In 1527 he painted Andrea Odoni, a Venetian official who collected antiques and contemporary art. Odoni entertained scholars, poets and artists in his art-filled house. Lotto pictures him as if he’s receiving such a visitor and he makes a sort of narrative of looking. As the viewer, you believe Odoni was discovered holding out a little statue, assessing it from arm’s length. And then he looked up at you looking at him.
It’s a busy painting. Lotto creates visually dynamic shapes from the angles of Odoni’s luxuriously clothed gesturing body, his jutting elbow and tilted head. There are faces and bodies everywhere: the commemorated dead, immortals. We see a bust of Emperor Hadrian, a sculpture of Hercules lifting a rock, marble figures of goddesses. Odoni’s face is wide and fleshy, his eyes are dark and serious. He was a suave man, clearly, because if you look in a shadowed corner, another little figure of Hercules, next to a figure of the goddess Diana bathing, is posed so Hercules appears to be pissing in the vase in which Diana washes her feet.

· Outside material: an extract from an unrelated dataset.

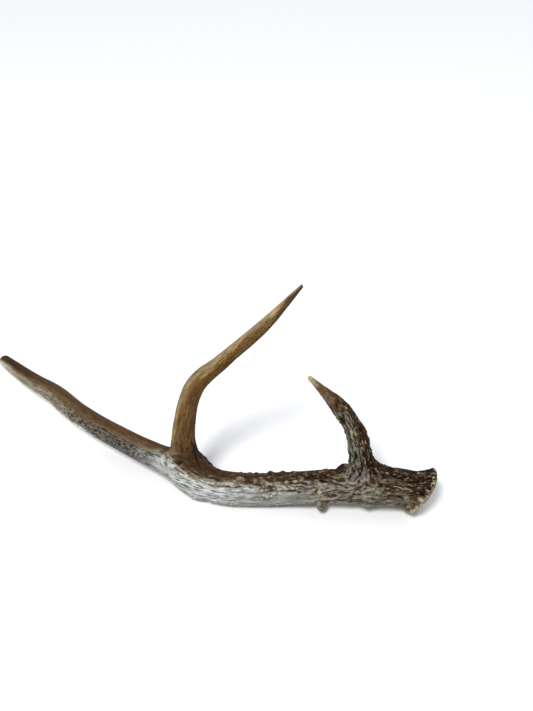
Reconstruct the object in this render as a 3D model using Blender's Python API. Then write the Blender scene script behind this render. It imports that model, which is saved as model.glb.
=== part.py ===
"""A shed deer antler, lying as it comes to rest on a flat surface.

Three solids: the main beam with its burr, the brow tine and the second tine. Each tine is
parted from the beam just above the swelling that it grows from. All sizes are in metres,
+Z is up, and the origin is at the middle of the bottom of the whole antler's box.
"""

import math
import random

import bmesh
import bpy
import numpy as np

COLLECTION_NAME = "deer_antler"

# The whole antler is moved by this, so that its box stands centred on the origin.
SETTLE = (0.0022, -0.0029, 0.0004)

# Centre-lines, base to tip: x, y, z, half width, half depth.
# On the beam the width is level and the depth is upright. On a tine the width lies
# along the beam and the depth across it.
BEAM_LINE = (
    (0.214, -0.094, 0.0194, 0.0180, 0.0180),
    (0.195, -0.095, 0.0243, 0.0172, 0.0172),
    (0.177, -0.093, 0.0262, 0.0178, 0.0178),
    (0.130, -0.091, 0.0235, 0.0163, 0.0163),
    (0.074, -0.088, 0.0162, 0.0151, 0.0151),
    (0.046, -0.088, 0.0153, 0.0150, 0.0150),
    (0.024, -0.085, 0.0158, 0.0155, 0.0155),
    (0.006, -0.079, 0.0168, 0.0148, 0.0148),
    (-0.014, -0.067, 0.0182, 0.0130, 0.0132),
    (-0.071, -0.029, 0.0215, 0.0113, 0.0115),
    (-0.125, 0.014, 0.0190, 0.0110, 0.0110),
    (-0.156, 0.049, 0.0145, 0.0109, 0.0109),
    (-0.188, 0.080, 0.0100, 0.0090, 0.0090),
    (-0.215, 0.108, 0.0078, 0.0078, 0.0078),
    (-0.229, 0.120, 0.0078, 0.0070, 0.0070),
)
BROW_LINE = (
    (0.158, -0.092, 0.0240, 0.0185, 0.0130),
    (0.155, -0.088, 0.0539, 0.0120, 0.0118),
    (0.150, -0.084, 0.0708, 0.0100, 0.0100),
    (0.143, -0.079, 0.0896, 0.0087, 0.0090),
    (0.132, -0.069, 0.1009, 0.0074, 0.0076),
    (0.115, -0.058, 0.1151, 0.0044, 0.0046),
    (0.104, -0.052, 0.1231, 0.0020, 0.0020),
)
SECOND_LINE = (
    (0.032, -0.083, 0.0150, 0.0120, 0.0110),
    (0.006, -0.075, 0.0296, 0.0158, 0.0125),
    (-0.010, -0.070, 0.0560, 0.0126, 0.0112),
    (-0.010, -0.065, 0.0824, 0.0101, 0.0100),
    (0.002, -0.058, 0.1174, 0.0088, 0.0090),
    (0.026, -0.051, 0.1403, 0.0072, 0.0074),
    (0.064, -0.041, 0.1732, 0.0051, 0.0053),
    (0.098, -0.029, 0.2086, 0.0015, 0.0015),
)

# How finely each branch is cut into sections: sides, first step and last step along it.
BEAM_SIDES = 36
BEAM_STEPS = (0.0038, 0.0085)
TINE_SIDES = 16
ROOT_STEPS = (0.0060, 0.0050)
TINE_STEPS = (0.0055, 0.0070)

# Between a tine and the swelling below it.
PART_GAP = 0.0003

# The last section of a branch lies this far from its tip, and this much of it is rounded.
LAST_SECTION = 0.0006
BEAM_TIP_REACH = 0.0066
TINE_TIP_REACH = 0.0030

# Distances along each centre-line where the tine is parted from its swelling.
BROW_CUT = 0.034
SECOND_CUT = 0.062

# The burr: a crown of knobs round the end of the beam, set askew to it.
BURR_NORMAL = (0.830, -0.259, -0.494)
BURR_TURN_LENGTH = 0.030
CROWN_AT = 0.0045
CROWN_RISE = 0.0040
CROWN_WIDTH = 0.0065
CROWN_KNOB = 0.0011
# The seal, where the antler came away: how far out and how wide each step of its dome is.
# The last is a flat face.
SEAL_RINGS = ((0.0020, 0.0185), (0.0042, 0.0130), (0.0052, 0.0070))

# Ridges run along the antler, strongest near the burr and worn away towards the tip.
BEAM_RIDGE = 0.0010
BEAM_RIDGE_ENDS = (0.20, 0.40)
BROW_RIDGE = 0.0008
SECOND_RIDGE = 0.0003
BROW_LOBES = 5
SECOND_LOBES = 4

# Pearls are small beads of bone, thickest near the burr.
PEARL_HEIGHT = 0.0016
PEARL_SHARE = 0.10
PEARLS_END = 0.24
PEARL_SEED = 7

# Single lumps on the beam: distance from the burr, angle from the top towards the
# front in degrees, height, half width.
BEAM_LUMPS = (
    (0.104, 137, 0.0050, 0.0030),
    (0.103, 63, 0.0016, 0.0026),
    (0.154, 50, 0.0018, 0.0050),
    (0.150, -32, 0.0022, 0.0026),
    (0.137, -30, 0.0020, 0.0026),
    (0.136, 28, 0.0014, 0.0024),
    (0.126, 31, 0.0014, 0.0024),
    (0.059, 138, 0.0024, 0.0032),
    (0.081, -35, 0.0024, 0.0040),
)
LUMP_RADIUS = 0.017


def curve_through(points, count=400):
    """Points at even distances along a smooth curve through the given ones, and the distances."""
    points = np.array(points)
    spans = np.linalg.norm(np.diff(points[:, :3], axis=0), axis=1)
    knots = np.concatenate([[0.0], np.cumsum(spans)])
    slopes = np.gradient(points, knots, axis=0)
    places = np.linspace(0.0, knots[-1], count)
    left = np.clip(np.searchsorted(knots, places, side="right") - 1, 0, len(knots) - 2)
    span = (knots[left + 1] - knots[left])[:, None]
    u = (places[:, None] - knots[left][:, None]) / span
    curve = (
        (2 * u**3 - 3 * u**2 + 1) * points[left]
        + (u**3 - 2 * u**2 + u) * span * slopes[left]
        + (3 * u**2 - 2 * u**3) * points[left + 1]
        + (u**3 - u**2) * span * slopes[left + 1]
    )
    steps = np.linalg.norm(np.diff(curve[:, :3], axis=0), axis=1)
    return curve, np.concatenate([[0.0], np.cumsum(steps)])


class Branch:
    """The centre-line of a beam or a tine, read by distance from its base."""

    def __init__(self, line, facing):
        self.curve, self.distances = curve_through(line)
        self.length = self.distances[-1]
        self.directions = np.gradient(self.curve[:, :3], self.distances, axis=0)
        self.facing = np.array(facing)

    def at(self, distance):
        """Centre, direction, and half width with half depth, at this distance."""
        values = [np.interp(distance, self.distances, column) for column in self.curve.T]
        direction = [np.interp(distance, self.distances, column) for column in self.directions.T]
        return np.array(values[:3]), unit(direction), np.array(values[3:])


def unit(vector):
    return np.array(vector) / np.linalg.norm(vector)


def bell(distance, width):
    return math.exp(-((distance / width) ** 2))


def fade(value, start, end):
    """1 before start, 0 after end and smooth between them."""
    u = min(max((value - start) / (end - start), 0.0), 1.0)
    return 1.0 - u * u * (3.0 - 2.0 * u)


def smooth(angle):
    """The relief of a section with none."""
    return 0.0


def ring(centre, direction, facing, size, sides, relief):
    """One section of this half width and half depth. Angle 0 is on the facing side, and
    relief(angle) is added to the radius."""
    half_width, half_depth = size
    depth_axis = unit(facing - np.dot(facing, direction) * direction)
    width_axis = np.cross(depth_axis, direction)
    points = []
    for side in range(sides):
        angle = 2 * math.pi * side / sides
        across = width_axis * math.sin(angle)
        along = depth_axis * math.cos(angle)
        spread = across * half_width + along * half_depth
        points.append(centre + spread + (across + along) * relief(angle))
    return points


def loft(name, rings, apex=None):
    """A closed mesh through the rings, with a flat first end and a flat or pointed last one."""
    shape = bmesh.new()
    rows = [[shape.verts.new(point) for point in points] for points in rings]
    for lower, upper in zip(rows, rows[1:]):
        for here in range(len(lower)):
            after = (here + 1) % len(lower)
            shape.faces.new((lower[here], lower[after], upper[after], upper[here]))
    shape.faces.new(list(reversed(rows[0])))
    if apex is None:
        shape.faces.new(rows[-1])
    else:
        point = shape.verts.new(apex)
        for here, vertex in enumerate(rows[-1]):
            shape.faces.new((vertex, rows[-1][(here + 1) % len(rows[-1])], point))
    bmesh.ops.translate(shape, verts=shape.verts, vec=SETTLE)
    bmesh.ops.recalc_face_normals(shape, faces=shape.faces)
    mesh = bpy.data.meshes.new(name)
    shape.to_mesh(mesh)
    shape.free()
    mesh.shade_smooth()
    mesh.set_sharp_from_angle(angle=math.radians(50))
    return bpy.data.objects.new(name, mesh)


def tip_rounding(distance, length, reach):
    """How far a section near the tip shrinks, so that the tip ends round."""
    u = max(0.0, (distance - (length - reach)) / reach)
    return math.sqrt(max(0.0, 1.0 - u * u))


def stations(start, end, first_step, last_step):
    """Distances from start to end, whose steps grow evenly from first to last."""
    count = round(2 * (end - start) / (first_step + last_step))
    steps = np.linspace(first_step, last_step, count)
    places = start + np.concatenate([[0.0], np.cumsum(steps)])
    return start + (places - start) * (end - start) / (places[-1] - start)


def beam_relief(distance, pearls):
    """The ridges, crown knobs, lumps and pearls of one section of the beam."""
    ridge = BEAM_RIDGE * fade(distance, *BEAM_RIDGE_ENDS)
    crown = CROWN_RISE * bell(distance - CROWN_AT, CROWN_WIDTH)
    knob = CROWN_KNOB * bell(distance - CROWN_AT, CROWN_WIDTH)
    sway = 1.8 * math.sin(distance / 0.034)
    drift = 1.4 * math.sin(distance / 0.021 + 1.0)

    def relief(angle):
        height = crown + knob * math.cos(BEAM_SIDES / 2 * angle)
        height += ridge * (0.6 * math.sin(8 * angle + sway) + 0.5 * math.sin(13 * angle - drift))
        for place, degrees, rise, width in BEAM_LUMPS:
            turn = math.remainder(angle - math.radians(degrees), 2 * math.pi)
            height += rise * bell(math.hypot(distance - place, turn * LUMP_RADIUS), width)
        return height + pearls.get((round(distance, 6), round(angle, 6)), 0.0)

    return relief


def scatter_pearls(places):
    """Heights of the pearls, by distance and angle, on the rough part of the beam."""
    draw = random.Random(PEARL_SEED)
    pearls = {}
    for place in places:
        for side in range(BEAM_SIDES):
            likely = PEARL_SHARE * fade(place, PEARLS_END / 2, PEARLS_END)
            if draw.random() < likely:
                angle = 2 * math.pi * side / BEAM_SIDES
                pearls[round(place, 6), round(angle, 6)] = PEARL_HEIGHT * draw.uniform(0.5, 1.0)
    return pearls


def make_beam():
    beam = Branch(BEAM_LINE, (0, 0, 1))
    inward = -unit(BURR_NORMAL)
    seal_centre = beam.at(0.0)[0]
    rings = []
    for outward, radius in reversed(SEAL_RINGS):
        centre = seal_centre - inward * outward
        rings.append(ring(centre, inward, beam.facing, (radius, radius), BEAM_SIDES, smooth))
    places = stations(0.0, beam.length - LAST_SECTION, *BEAM_STEPS)
    pearls = scatter_pearls(places)
    for place in places:
        centre, direction, size = beam.at(place)
        direction = unit(direction + (inward - direction) * fade(place, 0.0, BURR_TURN_LENGTH))
        size = size * tip_rounding(place, beam.length, BEAM_TIP_REACH)
        relief = beam_relief(place, pearls)
        rings.append(ring(centre, direction, beam.facing, size, BEAM_SIDES, relief))
    return loft("main_beam", rings, beam.at(beam.length)[0])


def tine_relief(distance, length, ridge, lobes):
    """The ridges of one section of a tine."""
    worn = ridge * fade(distance, 0.5 * length, length)
    sway = 1.5 * math.sin(distance / 0.017)
    return lambda angle: worn * math.sin(lobes * angle + sway)


def tine_rings(branch, places, ridge, lobes):
    rings = []
    for place in places:
        centre, direction, size = branch.at(place)
        size = size * tip_rounding(place, branch.length, TINE_TIP_REACH)
        relief = tine_relief(place, branch.length, ridge, lobes)
        rings.append(ring(centre, direction, branch.facing, size, TINE_SIDES, relief))
    return rings


def make_tine(name, line, cut, ridge, lobes):
    """The swelling that the tine grows from, and the tine beyond it."""
    branch = Branch(line, (0, -1, 0))
    low_places = stations(0.0, cut, *ROOT_STEPS)
    root = loft(name + "_root", tine_rings(branch, low_places, ridge, lobes))
    high_places = stations(cut + PART_GAP, branch.length - LAST_SECTION, *TINE_STEPS)
    tip = branch.at(branch.length)[0]
    return root, loft(name, tine_rings(branch, high_places, ridge, lobes), tip)


def join(target, piece):
    union = target.modifiers.new(piece.name, "BOOLEAN")
    union.operation = "UNION"
    union.solver = "EXACT"
    union.object = piece
    piece.hide_render = True
    piece.display_type = "WIRE"


def finish(target, name, colour, roughness):
    material = bpy.data.materials.new(name)
    material.use_nodes = True
    shader = material.node_tree.nodes["Principled BSDF"]
    shader.inputs["Base Color"].default_value = (*colour, 1.0)
    shader.inputs["Roughness"].default_value = roughness
    shader.inputs["Metallic"].default_value = 0.0
    target.data.materials.append(material)


def main():
    for old in list(bpy.data.objects):
        bpy.data.objects.remove(old)
    parts = bpy.data.collections.new(COLLECTION_NAME)
    helpers = bpy.data.collections.new("joined_shapes")
    bpy.context.scene.collection.children.link(parts)
    bpy.context.scene.collection.children.link(helpers)

    beam = make_beam()
    brow_root, brow = make_tine("brow_tine", BROW_LINE, BROW_CUT, BROW_RIDGE, BROW_LOBES)
    second_root, second = make_tine(
        "second_tine", SECOND_LINE, SECOND_CUT, SECOND_RIDGE, SECOND_LOBES
    )
    for piece in (beam, brow, second):
        parts.objects.link(piece)
    for piece in (brow_root, second_root):
        helpers.objects.link(piece)
        join(beam, piece)

    finish(beam, "weathered_beam_bone", (0.30, 0.25, 0.19), 0.6)
    finish(brow, "rough_brown_bone", (0.17, 0.12, 0.08), 0.65)
    finish(second, "smooth_tan_bone", (0.34, 0.23, 0.12), 0.5)


main()
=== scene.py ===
"""The shed deer antler as it looks: one whole skin of bone from burr to tips.

The skin follows the centre-lines of the solids, fitted a little closer to the real antler. It
is swelled into one form where the tines leave the beam, then carved with the furrows, pearls
and pits of antler. What is worked out for each point of the skin, such as how deep in a furrow
it lies, is kept on the mesh, and the bone's material is painted from that.
"""

import math

import bpy
import numpy as np
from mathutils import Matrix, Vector, noise


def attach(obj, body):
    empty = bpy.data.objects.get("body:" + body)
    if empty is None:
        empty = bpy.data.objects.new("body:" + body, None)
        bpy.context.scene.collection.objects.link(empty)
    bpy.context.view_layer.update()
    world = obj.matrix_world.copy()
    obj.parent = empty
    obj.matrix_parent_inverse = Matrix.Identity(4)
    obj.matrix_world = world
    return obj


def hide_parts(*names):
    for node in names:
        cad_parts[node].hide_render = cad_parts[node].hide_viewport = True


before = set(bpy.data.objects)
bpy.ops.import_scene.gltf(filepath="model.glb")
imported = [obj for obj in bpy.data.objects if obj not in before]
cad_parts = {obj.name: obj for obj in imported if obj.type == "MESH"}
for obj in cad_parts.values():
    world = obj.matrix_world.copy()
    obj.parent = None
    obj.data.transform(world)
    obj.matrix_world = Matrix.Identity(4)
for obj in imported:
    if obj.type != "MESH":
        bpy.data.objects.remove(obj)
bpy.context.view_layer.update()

# ------------ the antler's form, in metres

# The whole antler is moved by this, as the solids are.
SETTLE = np.array((0.0022, -0.0029, 0.0004))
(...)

Odoni fingers a gold crucifix near his neck. The statue he holds in his other hand depicts the goddess Artemis, whose typical image for many hundreds of years showed her with strange multi-breasts covering her body. It’s thought they might be bulls’ testicles denoting the part of the animal ritually sacrificed to her. Lotto is humorous with Hercules, because this Odoni portrait is about a great breadth of learning, so nothing is prohibited, no mood or atmosphere is wrong. Odoni is pictured as a Renaissance Sigmund Freud, interested in psychology, balancing symbolic orders, the respectable, the depraved.